Government and the People

Our social compact, as in the nature of such compacts, is an agreement entered into, voluntarily, by each of us with all of the rest of us.  It is an agreement between and among us; it involves no one else and no thing else.

A result of this compact of ours is a government which we have created to serve our needs (chief among these being the protection of our Creator-endowed natural rights in this secular world and the protection of each of us and all of us from each other—not from ourselves—and from others who are outside of our compact).  This is an important point, which many miss: our compact is not at all an agreement between us and our government.

Our government is nothing more, or less, than our creation, and as such, it is subordinate to us in every respect.  In order to enable our government to prosecute those protections, to do the job for which we created it, we do, indeed, transfer from us to it a measure of authorities and powers so that it has necessary tools.  However, these powers and authorities, originating in us, can be withdrawn by us at any time.  Thus, the relationship we have with our government is not at all one of equals, nor is it in any way a democratic relationship.  Our government is bound to do our bidding, not the other way around.

One of the things we acknowledged about ourselves in this relationship, those 230 or so years ago when we agreed to our social compact, was a duty inherent in us to replace our government when it became so oppressive, so counter to our purposes, as to no longer have our consent to govern.  This acknowledgment is sufficiently important that our Declaration of Independence says it twice:

That whenever any Form of Government becomes destructive of these ends, it is the Right of the People to alter or to abolish it, and to institute new Government, laying its foundation on such principles and organizing its powers in such form, as to them shall seem most likely to effect their Safety and Happiness.

and again:

But when a long train of abuses and usurpations, pursuing invariably the same Object evinces a design to reduce them under absolute Despotism, it is their right, it is their duty, to throw off such Government, and to provide new Guards for their future security.

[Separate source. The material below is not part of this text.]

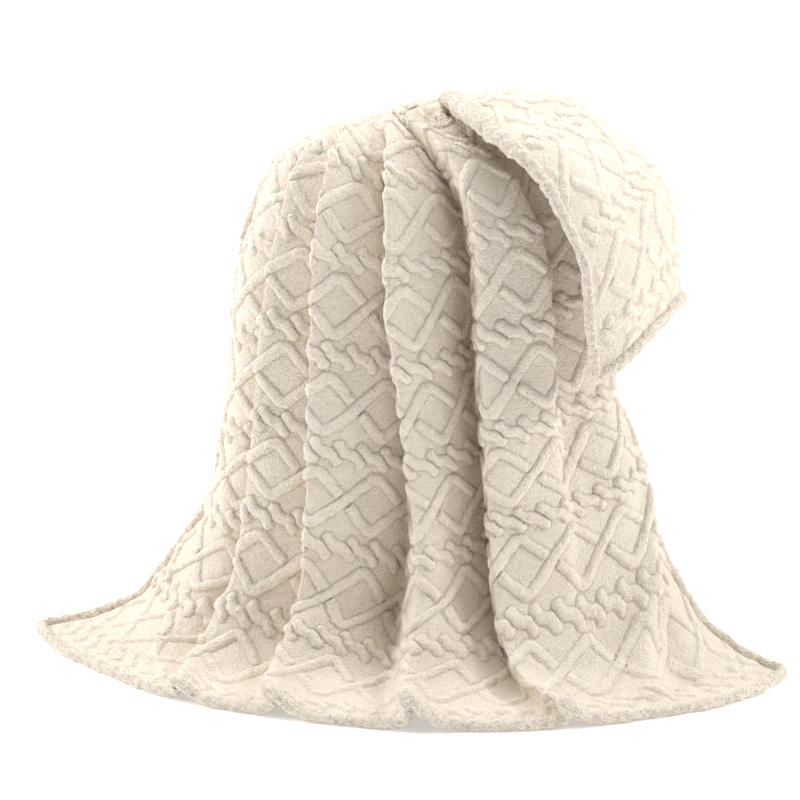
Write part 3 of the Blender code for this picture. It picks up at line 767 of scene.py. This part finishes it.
RAISED, GROUND, DEEP = (0.91, 0.82, 0.71, 1), (0.87, 0.78, 0.665, 1), (0.46, 0.37, 0.26, 1)
HEM_GROUND = (0.78, 0.69, 0.57, 1)
SHERPA_RAISED, SHERPA_GROUND = (0.84, 0.755, 0.645, 1), (0.70, 0.61, 0.49, 1)
plush_material = plush("carved_plush_pile", RAISED, GROUND, DEEP, "raised", "crease", "hollow")
hem_material = plush("hem_plush_pile", RAISED, HEM_GROUND, DEEP, "nub", pile=1.4)
sherpa_material = plush("sherpa_pile", SHERPA_RAISED, SHERPA_GROUND, DEEP, "raised", pile=1.6)

face = cloth_sheet(
    "throw_face", u, v, points, normals, FACE_OFFSET, bumps, raised=raised, crease=crease, hollow=hollow,
)
face.data.materials.append(plush_material)

coarse = slice(None, None, 2)
cu, cv = u[coarse], v[coarse]
curls = 0.5 + 0.5 * value_noise(uu[coarse, coarse], vv[coarse, coarse], 0.009, SEED + 9)
backing = cloth_sheet(
    "throw_backing", cu, cv, points[coarse, coarse], normals[coarse, coarse],
    BACKING_OFFSET, SHERPA_CURL * curls, flip=True, raised=curls,
)
backing.data.materials.append(sherpa_material)

# The hem is rolled up fuller where the flap comes over the top, and slimmer further down its border
FULLER, FULLER_FROM_V, FULLER_TO_V = 0.70, (0.97, 1.03), (1.34, 1.12)
SLIMMER, SLIMMER_FROM_V = 0.12, (1.15, 1.30)
right_fullness = 1 + FULLER * smoothstep(*FULLER_FROM_V, v) * smoothstep(*FULLER_TO_V, v)
right_fullness = right_fullness - SLIMMER * smoothstep(*SLIMMER_FROM_V, v)
hems = [
    hem_tube("hem_front", points[0], points[4], normals[0], 21),
    hem_tube("hem_rear", points[-1], points[-5], normals[-1], 31),
    hem_tube("hem_left", points[:, 0], points[:, 4], normals[:, 0], 41),
    hem_tube("hem_right", points[:, -1], points[:, -5], normals[:, -1], 51, right_fullness),
]
for hem in hems:
    hem.data.materials.append(hem_material)

# The blank label on the reverse, a thin plate that curls a little
LABEL_U, LABEL_V = (0.050, 0.085), (0.300, 0.355)
LABEL_MIDDLE, LABEL_HALF_WIDTH = 0.0675, 0.0175
LABEL_NEAR, LABEL_FAR = 0.0064, 0.0074  # how far its two sides lie behind the sheet's middle
lu, lv = np.meshgrid(np.linspace(*LABEL_U, 15), np.linspace(*LABEL_V, 23))
at = bilinear(points, lv / v[1], lu / u[1])
outwards = unit(bilinear(normals, lv / v[1], lu / u[1]))
curl = 0.0008 * np.cos((lu - LABEL_MIDDLE) / LABEL_HALF_WIDTH * np.pi) + 0.0005 * np.sin(lv * 190)
inner = (at - (LABEL_NEAR + curl)[..., None] * outwards).reshape(-1, 3)
outer = (at - (LABEL_FAR + curl)[..., None] * outwards).reshape(-1, 3)
count = len(inner)
rim = np.arange(count).reshape(lu.shape)
ring = np.concatenate([rim[0, :], rim[1:, -1], rim[-1, -2::-1], rim[-2:0:-1, 0]])
side = np.stack([ring, np.roll(ring, -1), np.roll(ring, -1) + count, ring + count], -1)
label = mesh_object(
    "label_tape_blank", np.concatenate([inner, outer]),
    np.concatenate([grid_faces(*lu.shape), grid_faces(*lu.shape, flip=True) + count, side[:, ::-1]]),
)
label.data.materials.append(tape("label_satin_tape"))

for piece, node, slot in (
    (face, "face_cloth", "carved_plush"),
    (backing, "backing_cloth", "sherpa_backing"),
    (hems[0], "front_hem", "hem_plush"),
    (hems[1], "rear_hem", "hem_plush"),
    (hems[2], "left_hem", "hem_plush"),
    (hems[3], "right_hem", "hem_plush"),
    (label, "care_label", "label_tape"),
):
    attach(piece, "root")
    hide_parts(node)

# ---------------------------------------------------------------- floor, light and camera
FLOOR_HALF = 16
corners = [(-1, -1, 0), (1, -1, 0), (1, 1, 0), (-1, 1, 0)]
floor = mesh_object("floor", FLOOR_HALF * np.array(corners, float), np.array([(0, 1, 2, 3)]))
floor.data.materials.append(plain("pale_floor", (0.90, 0.90, 0.90, 1), 0.9, 0.30))

scene = bpy.context.scene
world = bpy.data.worlds.new("studio")
scene.world = world
world.use_nodes = True
nodes, links = world.node_tree.nodes, world.node_tree.links
background = nodes["Background"]
background.inputs["Color"].default_value = (1.0, 1.0, 1.0, 1.0)
# The studio is dim on the front's side and bright behind, so that the relief is lit from the sides and above
direction = nodes.new("ShaderNodeTexCoord")
split = nodes.new("ShaderNodeSeparateXYZ")
links.new(direction.outputs["Generated"], split.inputs[0])
fade_in = nodes.new("ShaderNodeMapRange")
fade_in.interpolation_type = "SMOOTHSTEP"
links.new(split.outputs["Y"], fade_in.inputs["Value"])
for key, number in (("From Min", -0.90), ("From Max", 0.15), ("To Min", 0.13), ("To Max", 1.0)):
    fade_in.inputs[key].default_value = number
links.new(fade_in.outputs["Result"], background.inputs["Strength"])


def area_light(name, position, target, size, energy):
    data = bpy.data.lights.new(name, "AREA")
    data.shape, data.size, data.energy = "DISK", size, energy
    lamp = bpy.data.objects.new(name, data)
    lamp.location = position
    lamp.rotation_euler = (Vector(target) - Vector(position)).to_track_quat("-Z", "Y").to_euler()
    scene.collection.objects.link(lamp)


LIGHTS_AIM = (0, 0, 0.35)
area_light("left_box", (-3.0, 0.15, 1.7), LIGHTS_AIM, 1.5, 47.0)
area_light("right_box", (2.8, -0.55, 2.1), LIGHTS_AIM, 1.4, 46.0)
area_light("top_box", (-0.2, 0.2, 3.0), LIGHTS_AIM, 2.0, 35.0)

SENSOR_WIDTH, LENS = 36.0, 134.3
CAMERA_AIM, CAMERA_DISTANCE, CAMERA_TILT = Vector((-0.0045, 0.0131, 0.355)), 4.0, np.radians(14.0)
camera_data = bpy.data.cameras.new("camera")
camera_data.sensor_width = SENSOR_WIDTH
camera_data.lens = LENS
camera = bpy.data.objects.new("camera", camera_data)
away = Vector((0.0, -np.cos(CAMERA_TILT), np.sin(CAMERA_TILT)))
camera.location = CAMERA_AIM + CAMERA_DISTANCE * away
camera.rotation_euler = (CAMERA_AIM - camera.location).to_track_quat("-Z", "Y").to_euler()
scene.collection.objects.link(camera)
scene.camera = camera
scene.view_settings.view_transform = "Standard"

When our Founders wrote these passages, they were working in a world devoid of democracy, a world containing no government that operated with the consent of the governed (however much a people may have loved its monarch).  Thus, they were envisioning the only means of abolishment as being the course on which they had embarked: violent revolution.  But the government they invented (and which followed on the example of various ancient Greek ideas, among others) made routine another means of abolishment and institution of new: periodic and frequent elections, through which we might recast our government peacefully and, simultaneously, renew our consent.  Of course this new invention did not eliminate recourse to violent overthrow, but it made resort to that, necessarily rare (“mankind are more disposed to suffer, while evils are sufferable than to right themselves by abolishing”) option, extremely unlikely.

But there is another side to this asymmetric relationship between us and our government.  Of necessity, our government is subordinate to us—and so it is not independent of us.  We cannot just wind it up, set it loose, and walk away.  Nor can we divorce ourselves from the individual responsibilities and obligations that are part of that endowment in us mentioned earlier.  As our government is bound to obey our instruction, so are we bound to provide that instruction, as often as necessary.  We have a duty to ourselves, to each other, and to our subordinate government, to stay actively engaged in the politics of our time, and specifically in the activities of our government.

We must maintain active oversight of our government, working to keep it on the straight and narrow, its behavior satisfactory to our ends and not to its own.   Over the flow of history, conditions will evolve, and it may be necessary for us, as the polity of our compact, to alter our government’s path to a new course better suited to the new conditions.  We cannot do this, we cannot maintain course or alter it, if we do not remain actively engaged: positively schooled in the politics and economics and activities of our time, and positively interacting with our government to ensure it is serving our needs alone.

Pericles once said, “Just because you do not take an interest in politics doesn’t mean politics won’t take an interest in you.”  Or as Plato put it more bluntly, “Those who think they are too smart for politics are doomed to be governed by those who are dumber.”